## Goal:
Exactly repeat the lines starting at the one that holds "threaded_blank();" and ending at the one that holds "points = [vertex.co". Both end lines count; leave out everything else.

## Supplied data:
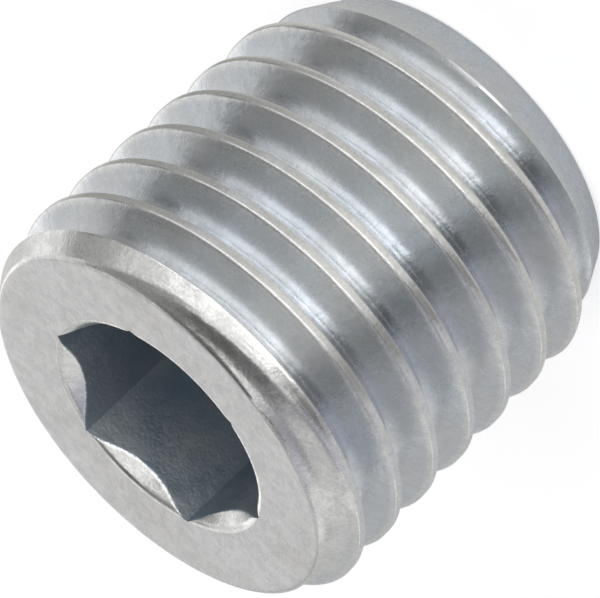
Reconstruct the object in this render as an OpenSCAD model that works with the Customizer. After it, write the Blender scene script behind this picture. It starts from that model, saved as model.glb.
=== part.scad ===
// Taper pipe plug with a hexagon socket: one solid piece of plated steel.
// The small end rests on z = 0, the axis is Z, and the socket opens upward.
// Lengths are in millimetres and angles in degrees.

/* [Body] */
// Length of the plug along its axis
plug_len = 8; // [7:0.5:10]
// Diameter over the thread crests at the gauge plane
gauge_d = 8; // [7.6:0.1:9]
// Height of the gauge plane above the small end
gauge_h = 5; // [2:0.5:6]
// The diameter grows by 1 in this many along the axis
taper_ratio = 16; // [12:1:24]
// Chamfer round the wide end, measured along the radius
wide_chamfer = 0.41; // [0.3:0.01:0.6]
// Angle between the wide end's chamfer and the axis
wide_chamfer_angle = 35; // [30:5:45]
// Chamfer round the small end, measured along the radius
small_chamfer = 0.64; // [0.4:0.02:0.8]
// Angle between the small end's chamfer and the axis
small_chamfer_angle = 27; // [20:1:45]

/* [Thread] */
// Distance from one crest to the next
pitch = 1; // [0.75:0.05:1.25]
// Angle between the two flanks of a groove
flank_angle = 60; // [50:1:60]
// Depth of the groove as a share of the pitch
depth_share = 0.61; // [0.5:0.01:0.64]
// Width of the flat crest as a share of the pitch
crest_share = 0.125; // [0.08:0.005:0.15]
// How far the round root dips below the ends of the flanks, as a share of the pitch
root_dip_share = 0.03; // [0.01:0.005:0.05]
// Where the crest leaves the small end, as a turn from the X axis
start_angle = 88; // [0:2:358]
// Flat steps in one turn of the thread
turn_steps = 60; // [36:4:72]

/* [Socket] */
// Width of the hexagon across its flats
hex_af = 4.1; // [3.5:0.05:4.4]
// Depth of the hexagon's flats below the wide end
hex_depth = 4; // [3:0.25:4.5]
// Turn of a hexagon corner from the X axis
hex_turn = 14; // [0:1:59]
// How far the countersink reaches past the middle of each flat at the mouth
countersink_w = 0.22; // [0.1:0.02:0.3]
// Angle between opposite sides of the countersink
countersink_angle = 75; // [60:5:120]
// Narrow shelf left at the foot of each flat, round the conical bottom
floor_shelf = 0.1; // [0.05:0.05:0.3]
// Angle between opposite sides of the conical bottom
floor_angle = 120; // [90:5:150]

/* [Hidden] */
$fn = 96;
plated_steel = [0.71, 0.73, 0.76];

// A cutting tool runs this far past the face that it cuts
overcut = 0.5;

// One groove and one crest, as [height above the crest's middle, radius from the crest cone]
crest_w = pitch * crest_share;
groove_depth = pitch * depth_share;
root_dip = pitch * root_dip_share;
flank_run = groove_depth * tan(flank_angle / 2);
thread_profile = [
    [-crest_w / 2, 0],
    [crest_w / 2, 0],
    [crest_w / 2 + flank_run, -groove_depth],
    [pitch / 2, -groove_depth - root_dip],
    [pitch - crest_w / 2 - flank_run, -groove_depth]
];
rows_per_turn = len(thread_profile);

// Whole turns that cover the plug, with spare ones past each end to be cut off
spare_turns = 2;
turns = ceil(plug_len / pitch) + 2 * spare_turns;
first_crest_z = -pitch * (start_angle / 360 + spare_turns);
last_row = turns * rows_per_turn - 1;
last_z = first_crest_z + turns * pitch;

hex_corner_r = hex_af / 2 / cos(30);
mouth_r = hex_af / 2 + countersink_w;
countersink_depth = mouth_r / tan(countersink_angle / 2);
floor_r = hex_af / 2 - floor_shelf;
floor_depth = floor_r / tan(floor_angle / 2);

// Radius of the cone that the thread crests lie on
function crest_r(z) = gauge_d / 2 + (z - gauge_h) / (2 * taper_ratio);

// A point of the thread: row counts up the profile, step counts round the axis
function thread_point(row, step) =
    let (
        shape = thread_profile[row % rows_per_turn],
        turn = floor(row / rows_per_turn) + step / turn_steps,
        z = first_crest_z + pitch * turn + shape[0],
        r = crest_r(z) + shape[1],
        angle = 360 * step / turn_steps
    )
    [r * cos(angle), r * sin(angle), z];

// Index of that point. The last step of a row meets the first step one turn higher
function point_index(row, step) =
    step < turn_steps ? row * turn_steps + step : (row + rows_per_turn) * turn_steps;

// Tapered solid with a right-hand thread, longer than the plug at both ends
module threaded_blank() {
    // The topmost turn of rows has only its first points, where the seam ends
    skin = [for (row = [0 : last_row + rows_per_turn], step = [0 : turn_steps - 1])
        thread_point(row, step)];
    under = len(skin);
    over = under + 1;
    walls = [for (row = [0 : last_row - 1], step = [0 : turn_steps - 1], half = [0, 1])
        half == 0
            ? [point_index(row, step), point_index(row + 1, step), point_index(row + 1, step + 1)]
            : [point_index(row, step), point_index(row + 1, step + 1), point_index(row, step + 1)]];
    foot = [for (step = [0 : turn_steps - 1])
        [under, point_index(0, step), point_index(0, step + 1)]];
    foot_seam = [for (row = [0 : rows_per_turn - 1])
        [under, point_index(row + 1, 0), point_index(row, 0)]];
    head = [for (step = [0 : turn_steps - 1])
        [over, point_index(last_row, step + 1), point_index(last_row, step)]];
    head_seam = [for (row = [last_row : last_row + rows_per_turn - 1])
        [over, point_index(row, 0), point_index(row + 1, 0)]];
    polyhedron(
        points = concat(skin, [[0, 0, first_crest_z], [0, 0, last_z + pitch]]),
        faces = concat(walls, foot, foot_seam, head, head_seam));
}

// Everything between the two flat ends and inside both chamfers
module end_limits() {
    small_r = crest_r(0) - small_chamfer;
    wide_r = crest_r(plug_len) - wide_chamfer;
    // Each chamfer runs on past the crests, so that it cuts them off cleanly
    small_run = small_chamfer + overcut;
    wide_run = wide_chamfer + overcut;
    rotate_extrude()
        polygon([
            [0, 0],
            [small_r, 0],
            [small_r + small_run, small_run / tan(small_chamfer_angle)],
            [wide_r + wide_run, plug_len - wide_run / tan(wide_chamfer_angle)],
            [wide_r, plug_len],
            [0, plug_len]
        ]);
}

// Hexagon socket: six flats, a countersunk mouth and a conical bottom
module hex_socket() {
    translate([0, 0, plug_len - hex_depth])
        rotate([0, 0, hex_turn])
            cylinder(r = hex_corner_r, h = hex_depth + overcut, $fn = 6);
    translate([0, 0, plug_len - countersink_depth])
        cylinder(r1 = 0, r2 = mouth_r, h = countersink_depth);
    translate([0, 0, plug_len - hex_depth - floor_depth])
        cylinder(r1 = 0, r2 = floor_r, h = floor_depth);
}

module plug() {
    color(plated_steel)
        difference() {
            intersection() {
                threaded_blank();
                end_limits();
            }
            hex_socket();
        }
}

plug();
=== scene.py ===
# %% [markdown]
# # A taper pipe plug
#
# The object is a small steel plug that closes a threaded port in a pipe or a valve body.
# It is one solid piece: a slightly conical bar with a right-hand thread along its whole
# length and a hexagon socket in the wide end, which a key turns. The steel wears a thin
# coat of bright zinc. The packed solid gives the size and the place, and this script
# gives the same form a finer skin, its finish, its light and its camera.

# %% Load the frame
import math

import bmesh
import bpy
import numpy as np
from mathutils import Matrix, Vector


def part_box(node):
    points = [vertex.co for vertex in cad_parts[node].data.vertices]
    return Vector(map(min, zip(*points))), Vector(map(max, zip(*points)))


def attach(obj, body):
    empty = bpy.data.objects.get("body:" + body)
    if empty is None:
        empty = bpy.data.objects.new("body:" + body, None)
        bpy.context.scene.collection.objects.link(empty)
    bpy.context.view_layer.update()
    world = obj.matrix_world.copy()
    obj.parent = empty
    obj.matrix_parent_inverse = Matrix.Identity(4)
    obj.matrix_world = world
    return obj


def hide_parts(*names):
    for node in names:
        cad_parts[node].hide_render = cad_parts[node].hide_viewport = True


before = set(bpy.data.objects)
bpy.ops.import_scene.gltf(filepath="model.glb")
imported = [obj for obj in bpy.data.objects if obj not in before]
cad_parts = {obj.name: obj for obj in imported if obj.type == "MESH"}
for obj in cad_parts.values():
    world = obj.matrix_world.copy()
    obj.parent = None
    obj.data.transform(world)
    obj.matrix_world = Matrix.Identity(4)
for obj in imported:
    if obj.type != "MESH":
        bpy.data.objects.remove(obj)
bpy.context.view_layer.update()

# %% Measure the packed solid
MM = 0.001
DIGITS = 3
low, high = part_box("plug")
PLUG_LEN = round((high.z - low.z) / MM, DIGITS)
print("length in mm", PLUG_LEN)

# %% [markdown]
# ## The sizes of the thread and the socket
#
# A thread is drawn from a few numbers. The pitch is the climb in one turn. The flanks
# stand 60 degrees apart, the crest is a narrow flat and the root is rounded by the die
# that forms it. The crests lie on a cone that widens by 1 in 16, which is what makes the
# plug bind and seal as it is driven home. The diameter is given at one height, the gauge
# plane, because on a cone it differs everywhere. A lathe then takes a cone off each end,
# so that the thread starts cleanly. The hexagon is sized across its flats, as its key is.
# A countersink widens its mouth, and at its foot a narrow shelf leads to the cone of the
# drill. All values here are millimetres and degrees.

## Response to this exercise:
                threaded_blank();
                end_limits();
            }
            hex_socket();
        }
}

plug();
=== scene.py ===
# %% [markdown]
# # A taper pipe plug
#
# The object is a small steel plug that closes a threaded port in a pipe or a valve body.
# It is one solid piece: a slightly conical bar with a right-hand thread along its whole
# length and a hexagon socket in the wide end, which a key turns. The steel wears a thin
# coat of bright zinc. The packed solid gives the size and the place, and this script
# gives the same form a finer skin, its finish, its light and its camera.

# %% Load the frame
import math

import bmesh
import bpy
import numpy as np
from mathutils import Matrix, Vector


def part_box(node):
    points = [vertex.co for vertex in cad_parts[node].data.vertices]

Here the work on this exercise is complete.